Hace casi cincuenta años el Guernica fue agredido con spray rojo, a manos de un autoproclamado artista iraní, quien invocaba motivos vinculados a la guerra de Vietnam. En aquel entonces, recién había muerto Picasso y el cuadro aún estaba en el neoyorkino MoMa; claro, los curadores y el alcalde colapsaron, y todo el mundo deploró el ataque.
Hemos visto en estos días a parejas de activistas anticalentamiento global, calentando los noticieros y las redes sociales con sus ataques a obras emblemáticas, revisitadas, refotografiadas y reenviadas. En la National Gallery de Londres, Los girasoles de Van Gogh fueron salpicados (con la sopa que le hizo falta al autor y le sobró a Warhol) por dos heroínas que inquirían si el arte tiene más valor que la vida, exhibiendo en su camiseta el lema que titula esta columna y adhiriéndose a la pared con pegante. Llevan razón en el fin, como la llevaría el tipo que (disfrazado de minusválido) arrojó una torta cremosa sobre la Monna Lisa en mayo pasado con una protesta en el mismo sentido; bueno, contra el vidrio que acorrala a la pobre Gioconda, tan apetecida por ladrones y selfies. ¿Pero llevan razón en los medios?

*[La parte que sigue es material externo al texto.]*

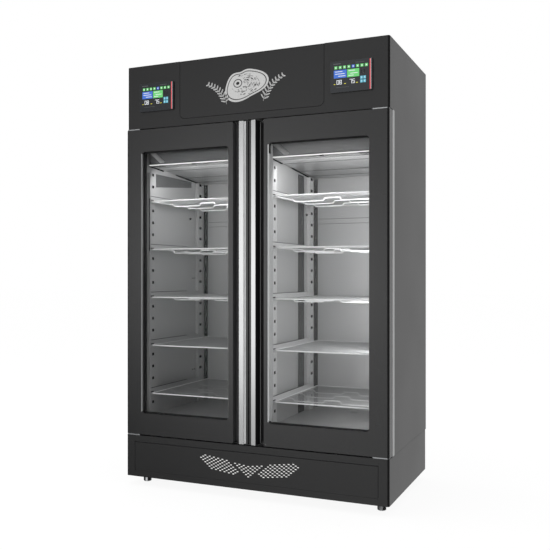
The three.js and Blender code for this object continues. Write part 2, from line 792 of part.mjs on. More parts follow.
// Machine base: side skins with corner posts, deck, tray, service panel and feet.
function machineBase() {
  const baseBack = bodyDepth - baseBackInset;
  const postInside = halfWidth - postWidth;
  const arcX = halfWidth - cornerRadius;
  const arcY = doorFront + cornerRadius;
  const side = new THREE.Shape();
  side.moveTo(postInside, doorFront + postReturn);
  side.lineTo(postInside, doorFront);
  side.absarc(arcX, arcY, cornerRadius, -Math.PI / 2, 0, false);
  side.lineTo(halfWidth, baseBack);
  side.lineTo(halfWidth - sheet, baseBack);
  side.absarc(arcX, arcY, cornerRadius - sheet, 0, -Math.PI / 2, true);
  side.lineTo(postInside + sheet, doorFront + sheet);
  side.lineTo(postInside + sheet, doorFront + postReturn);
  pair('base_side', prismUp(side, baseBottom, baseTop - sheet - seat), paint);

  const railEnd = postInside - seat;
  const deck = new THREE.Shape();
  deck.absarc(arcX, arcY, cornerRadius, -Math.PI / 2, 0, false);
  deck.lineTo(halfWidth, baseBack);
  deck.lineTo(-halfWidth, baseBack);
  deck.absarc(-arcX, arcY, cornerRadius, Math.PI, Math.PI * 1.5, false);
  single('base_deck', join(
    prismUp(deck, baseTop - sheet, baseTop),
    block([-railEnd, doorFront, baseTop - deckRailHeight], [railEnd, doorFront + sheet, baseTop]),
  ), paint);

  const trayEnd = halfWidth - sheet - seat;
  const behindPost = doorFront + postReturn + seat;
  const floor = outline([
    [-railEnd, doorFront], [railEnd, doorFront], [railEnd, behindPost], [trayEnd, behindPost],
    [trayEnd, baseBack], [-trayEnd, baseBack], [-trayEnd, behindPost], [-railEnd, behindPost],
  ]);
  const railTop = baseBottom + trayRailHeight;
  const hingeZ = railTop - panelHingeRadius;
  const hingeY = doorFront + panelHingeRadius;
  const panelEnd = postInside - panelGap;
  single('base_tray', join(
    prismUp(floor, baseBottom, baseBottom + sheet),
    block([-railEnd, doorFront, baseBottom], [railEnd, doorFront + sheet, hingeZ]),
    bar('x', panelHingeRadius, panelEnd * 2, [0, hingeY, hingeZ]),
    block([-trayEnd, baseBack - sheet, baseBottom], [trayEnd, baseBack, baseBottom + trayRearLip]),
  ), paint);

  const panelBottom = railTop + seat;
  const panelTop = baseTop - deckRailHeight - panelTopGap;
  const pan = cut(
    block([-panelEnd, doorFront, panelBottom], [panelEnd, doorFront + panelLip, panelTop]),
    block(
      [-panelEnd + sheet, doorFront + sheet, panelBottom + sheet],
      [panelEnd - sheet, doorFront + panelLip + overrun, panelTop - sheet],
    ),
  );
  single('service_panel', cut(pan, ...ventSlots(baseTop - ventTopDrop)), paint);

  const footX = halfWidth - footInsetAside;
  const profile = [
    [0, 0], [footRadius - footChamfer, 0], [footRadius, footChamfer],
    [footRadius, footHeight - footChamfer], [footRadius - footChamfer, footHeight - seat],
    [0, footHeight - seat],
  ].map(([r, z]) => new THREE.Vector2(r, z));
  const foot = new THREE.LatheGeometry(profile, pinSegments).rotateX(Math.PI / 2);
  const footBody = solid(foot);
  for (const [place, y] of [['front', footInsetFront], ['rear', baseBack - footInsetFront]]) {
    pair(`foot_${place}`, footBody.translate([footX, y, 0]), brushed);
  }
}

// Staggered vent slots: two slanting wings and a triangle between them.
function ventSlots(topZ) {
  const places = [];
  const half = ventPitch / 2;
  const down = -ventDropPitch - ventTilt;
  const up = ventDropPitch - ventTilt;
  for (let a = 0; a < ventWingRowCount; a += 1) {
    for (let b = 0; b < ventWingColumnCount; b += 1) {
      if (b - a <= ventHighCutCount && a - b <= ventLowCutCount) {
        const x = ventWingOffset - (a + b) * half;
        const z = topZ - ventWingDrop + a * down + b * up;
        places.push([x, z], [-x, z]);
      }
    }
  }
  for (let row = 0; row < ventTriangleRowCount; row += 1) {
    const count = ventTriangleRowCount - row;
    for (let k = 0; k < count; k += 1) {
      const x = (k - (count - 1) / 2) * ventPitch;
      const fromEdge = half * (ventTriangleRowCount - 1) - Math.abs(x);
      const z = topZ - ventTriangleDrop - row * ventDropPitch - (fromEdge / half) * ventTilt;
      places.push([x, z]);
    }
  }
  return places.map(([x, z]) => block(
    [x - ventSlotWidth / 2, doorFront - overrun, z - ventSlotHeight / 2],
    [x + ventSlotWidth / 2, doorFront + sheet + overrun, z + ventSlotHeight / 2],
  ));
}

// Condensing unit on the tray: compressor, condenser and its fan.
function condensingUnit() {
  const floor = baseBottom + sheet + seat;
  const y0 = condenserSetback;
  const y1 = y0 + condenserDepth;
  const half = bodyWidth * condenserWidthShare / 2;
  const fanZ = floor + condenserHeight / 2;
  const holeRadius = machineFanRadius + fanTipClearance;
  const shroud = cut(
    block([-half, y1 - weld, floor], [half, y1 + shroudDepth, floor + condenserHeight]),
    block(
      [-half + sheet, y1, floor + sheet],
      [half - sheet, y1 + shroudDepth - sheet, floor + condenserHeight + overrun],
    ),
    bar('y', holeRadius, sheet * 4, [0, y1 + shroudDepth, fanZ], roundSegments),
  );
  const rotorY = y1 + shroudDepth;
  const motor = motorBody(
    machineFanDepth, machineHubRadius * motorRadiusShare, holeRadius + overrun,
    fanZ - machineHubRadius / 2, fanZ + machineHubRadius / 2, [0, rotorY, fanZ],
  );
  const armBack = rotorY + machineFanDepth / 2 + fanTipClearance + motorBarWidth;
  const arms = [-1, 1].map((side) => {
    const inner = side * holeRadius;
    const outer = side * (holeRadius + overrun);
    return block(
      [Math.min(inner, outer), y1 + shroudDepth - weld, fanZ - machineHubRadius / 2],
      [Math.max(inner, outer), armBack, fanZ + machineHubRadius / 2],
    );
  });
  const coil = block([-half, y0, floor], [half, y1, floor + condenserHeight]);
  single('condenser', join(coil, shroud, motor, ...arms), zinc);
  single('condenser_fan', rotorBody(
    machineFanRadius, machineHubRadius, machineFanDepth, [0, rotorY, fanZ],
  ), plastic);

  const top = compressorPlateThickness + compressorHeight;
  const profile = [
    [0, 0], [compressorRadius, 0], [compressorRadius, top - compressorShoulder],
    [compressorRadius - compressorShoulder, top], [0, top],
  ].map(([r, z]) => new THREE.Vector2(r, z));
  const shell = new THREE.LatheGeometry(profile, roundSegments).rotateX(Math.PI / 2);
  const plate = block(
    [-compressorPlateWidth / 2, -compressorPlateDepth / 2, 0],
    [compressorPlateWidth / 2, compressorPlateDepth / 2, compressorPlateThickness],
  );
  const compressor = join(solid(shell), plate);
  const aside = halfWidth * compressorAsideShare;
  single('compressor', compressor.translate([-aside, compressorSetback, floor]), blackSteel);
}

insulatedWalls();
casing();
header();
doors();
const evaporatorBottom = evaporators();
shelving(evaporatorBottom - overrun);
machineBase();
condensingUnit();

export default group;
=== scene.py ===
# %% [markdown]
# # A dry aging cabinet with two glazed doors
#
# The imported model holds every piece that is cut, folded or hinged. This lesson gives each sheet,
# bar and pane its finish, and makes the fine pieces that the solids only hint at, such as the
# shelf wires, the panes of glass, the screens and the lamps.

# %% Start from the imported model
import math
import random

import bmesh
import bpy
from mathutils import Matrix, Vector


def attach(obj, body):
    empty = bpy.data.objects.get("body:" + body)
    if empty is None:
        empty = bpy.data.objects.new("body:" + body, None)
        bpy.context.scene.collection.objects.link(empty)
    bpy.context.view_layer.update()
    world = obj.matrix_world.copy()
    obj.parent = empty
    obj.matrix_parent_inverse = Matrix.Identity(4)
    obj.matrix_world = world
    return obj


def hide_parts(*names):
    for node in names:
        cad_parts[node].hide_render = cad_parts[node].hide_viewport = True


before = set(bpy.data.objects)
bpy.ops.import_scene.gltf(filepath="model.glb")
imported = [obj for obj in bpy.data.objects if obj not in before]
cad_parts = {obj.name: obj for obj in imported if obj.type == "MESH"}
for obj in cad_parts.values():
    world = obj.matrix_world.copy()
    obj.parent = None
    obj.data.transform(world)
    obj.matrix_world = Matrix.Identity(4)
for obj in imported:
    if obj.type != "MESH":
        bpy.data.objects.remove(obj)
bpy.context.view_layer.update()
SIDES = {"left": -1, "right": 1}

# %% [markdown]
# The cabinet was drawn in millimetres, from its middle, from the front face of the header and
# from the floor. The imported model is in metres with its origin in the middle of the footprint.
# One small function turns the first kind of place into the second, so that the numbers below
# read like a workshop drawing.

# %% From drawing to metres
MM = 0.001
HEADER_FRONT = 349.5


def at(x, y, z):
    return Vector((x, y - HEADER_FRONT, z)) * MM


HALF_WIDTH = 671
DOOR_FRONT = -9.2
FLOOR_TOP, CEILING = 335, 1677
WALL_X, BAY_END = 78, 593
BAY_MIDDLE = HALF_WIDTH / 2
PIECE_MARGIN = 0.3

# %% [markdown]
# The photograph was taken from the right with the camera level, at half the cabinet's height.
# Its place was worked out from the slopes of the header, door and base edges.

# %% Camera
LENS, SENSOR_WIDTH = 50, 36
CAMERA_PLACE, CAMERA_TURN = (1529.5, -3216.8, 1044.2), 23.479
camera = bpy.data.objects.new("camera", bpy.data.cameras.new("camera"))
bpy.context.collection.objects.link(camera)
camera.data.lens = LENS
camera.data.sensor_width = SENSOR_WIDTH
camera.location = at(*CAMERA_PLACE)
camera.rotation_euler = (math.radians(90), 0, math.radians(CAMERA_TURN))
bpy.context.scene.camera = camera
print("camera", tuple(round(v, 3) for v in camera.location))

# %% [markdown]
# A material's nodes are easier to read as sums. `Flow` wraps the output of a node and lets
# Python's own signs add Math nodes to it. `Finish` makes a material, and its `node` method makes
# any other node from its type, its settings and the values or links of its sockets.


# %% Sums on sockets
class Flow:
    def __init__(self, tree, socket):
        self.tree, self.socket = tree, socket

    def _with(self, operation, first, second):
        return self.tree.node("ShaderNodeMath", {"operation": operation}, {0: first, 1: second})

    def __add__(self, other):
        return self._with("ADD", self, other)

    def __sub__(self, other):
        return self._with("SUBTRACT", self, other)

    def __rsub__(self, other):
        return self._with("SUBTRACT", other, self)

    def __mul__(self, other):
        return self._with("MULTIPLY", self, other)

    __radd__ = __add__
    __rmul__ = __mul__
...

Por fortuna el hombre del copete dorado ya no gobierna el mundo (¿o sí?), porque habría salido a convencer a la mitad del orbe de que la emisión de basura hacia la atmósfera es mentira y que Monna Lisa es una tienda de ropa para niños como él.

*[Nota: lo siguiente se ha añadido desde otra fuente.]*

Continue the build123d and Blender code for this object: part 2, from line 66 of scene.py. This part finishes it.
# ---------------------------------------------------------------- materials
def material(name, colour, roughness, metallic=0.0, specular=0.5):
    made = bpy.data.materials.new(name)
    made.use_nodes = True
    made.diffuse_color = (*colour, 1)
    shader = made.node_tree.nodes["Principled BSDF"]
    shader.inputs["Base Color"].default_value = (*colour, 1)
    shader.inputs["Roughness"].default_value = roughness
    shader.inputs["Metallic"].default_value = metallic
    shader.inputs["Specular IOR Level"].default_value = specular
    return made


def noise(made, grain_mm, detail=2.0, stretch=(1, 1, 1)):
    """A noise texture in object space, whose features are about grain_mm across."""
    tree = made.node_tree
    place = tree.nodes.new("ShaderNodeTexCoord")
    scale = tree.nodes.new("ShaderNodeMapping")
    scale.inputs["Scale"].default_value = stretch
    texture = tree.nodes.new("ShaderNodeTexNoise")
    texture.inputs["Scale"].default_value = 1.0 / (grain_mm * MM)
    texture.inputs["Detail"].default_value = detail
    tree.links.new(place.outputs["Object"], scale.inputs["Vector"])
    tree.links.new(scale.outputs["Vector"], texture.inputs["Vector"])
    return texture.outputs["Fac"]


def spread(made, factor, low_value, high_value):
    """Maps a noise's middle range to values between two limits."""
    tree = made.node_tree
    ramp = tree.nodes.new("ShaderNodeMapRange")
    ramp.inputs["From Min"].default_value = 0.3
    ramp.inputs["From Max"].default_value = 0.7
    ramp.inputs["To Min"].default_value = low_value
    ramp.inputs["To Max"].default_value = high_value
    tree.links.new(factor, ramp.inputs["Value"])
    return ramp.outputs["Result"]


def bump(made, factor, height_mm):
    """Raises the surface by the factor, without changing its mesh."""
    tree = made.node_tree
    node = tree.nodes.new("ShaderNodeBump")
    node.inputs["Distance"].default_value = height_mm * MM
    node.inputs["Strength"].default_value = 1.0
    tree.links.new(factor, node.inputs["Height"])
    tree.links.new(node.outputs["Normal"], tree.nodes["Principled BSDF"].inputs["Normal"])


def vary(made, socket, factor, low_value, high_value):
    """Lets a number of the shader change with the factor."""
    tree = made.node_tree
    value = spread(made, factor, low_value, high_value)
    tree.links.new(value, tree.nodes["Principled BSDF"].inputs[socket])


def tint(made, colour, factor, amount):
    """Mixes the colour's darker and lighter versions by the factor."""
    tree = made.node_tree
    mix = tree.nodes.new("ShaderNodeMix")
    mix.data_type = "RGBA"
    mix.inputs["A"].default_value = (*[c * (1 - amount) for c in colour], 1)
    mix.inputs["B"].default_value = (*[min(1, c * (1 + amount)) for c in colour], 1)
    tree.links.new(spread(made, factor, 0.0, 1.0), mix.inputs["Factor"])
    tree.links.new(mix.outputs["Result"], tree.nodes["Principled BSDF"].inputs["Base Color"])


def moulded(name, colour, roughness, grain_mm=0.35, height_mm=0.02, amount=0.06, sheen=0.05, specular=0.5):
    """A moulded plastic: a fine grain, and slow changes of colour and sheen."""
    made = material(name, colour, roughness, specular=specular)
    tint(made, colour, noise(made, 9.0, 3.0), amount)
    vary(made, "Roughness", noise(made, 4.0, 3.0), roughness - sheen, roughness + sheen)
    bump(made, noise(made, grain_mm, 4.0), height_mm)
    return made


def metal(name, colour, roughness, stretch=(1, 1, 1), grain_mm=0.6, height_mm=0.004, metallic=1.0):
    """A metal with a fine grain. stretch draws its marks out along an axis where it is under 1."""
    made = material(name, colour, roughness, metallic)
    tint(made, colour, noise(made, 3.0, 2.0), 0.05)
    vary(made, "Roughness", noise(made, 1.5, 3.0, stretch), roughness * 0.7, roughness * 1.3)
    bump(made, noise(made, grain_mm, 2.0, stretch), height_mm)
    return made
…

Y es que esta clase de personajes llegan a convencer, pero no a vencer, parafraseando a don Unamuno; unos lo niegan y otros reniegan ante la evidencia, cada quién con sus métodos, mientras los que en realidad pueden cambiar las cosas apenas lo intentan en foros mundiales de papel mojado (quemado sonaría mejor), acordando acuerdos que firman los países que nos nutren de artículos contaminantes tan apreciados y que nos hacen tan felices; pactos que se los pasan por donde nos pasamos el papel higiénico, que entre otras vainas es un producto que deja una huella hídrica y de carbono considerable, y que expuestas sus convicciones, es de esperar que los activistas en cuestión se abstendrán de usar. Tienen toda la razón, así vamos hacia el cataclismo, además, inevitable, irreversible, irreparable.
Cabe decir que estas protestas llevan la bendición de la Climate Emengency Found, organización regida por una señora muy loable que nunca iría a un museo a tirar sopa, y que en un artículo en The Guardian aplaude desde el sillón a sus reclutas, que atesoran likes con sus proclamas. Saltan preguntas: ¿con qué producto adhesivo se pegaron los/as activistas? ¿Con almidón? ¿Con mocos? ¿Con la misma sopa? Seguramente con un pegamento derivado del oil que combaten. Y me pregunto más: ¿cómo entran latas y tortas a estos museos con seguridad de aeropuerto? ¿Por qué no irán al Museo del Hermitage en San Putimburgo y se pegan a una de las decenas de obras del tal Rembrandt tan contaminador con sus ácidos para grabado y sus blancos de plomo para sus pinturas? La pregunta es demasiado larga para una respuesta deseable.
En fin, ante tanta ineficiencia, tanto doblez, tanta pose, sólo podemos contribuir cada quien desde casa con lo que nos toca, o aguardar la evolución de dispositivos nasales para filtrar lo más selecto del monóxido de carbono, del óxido de nitrógeno y del dióxido de azufre que nos provee el “miedo ambiente”. Entretanto, en el Museo Reina Sofía, con todos los dispositivos en alerta, el Guernica está a la espera de un gazpacho en su punto, con un chorrito de aceite, por favor.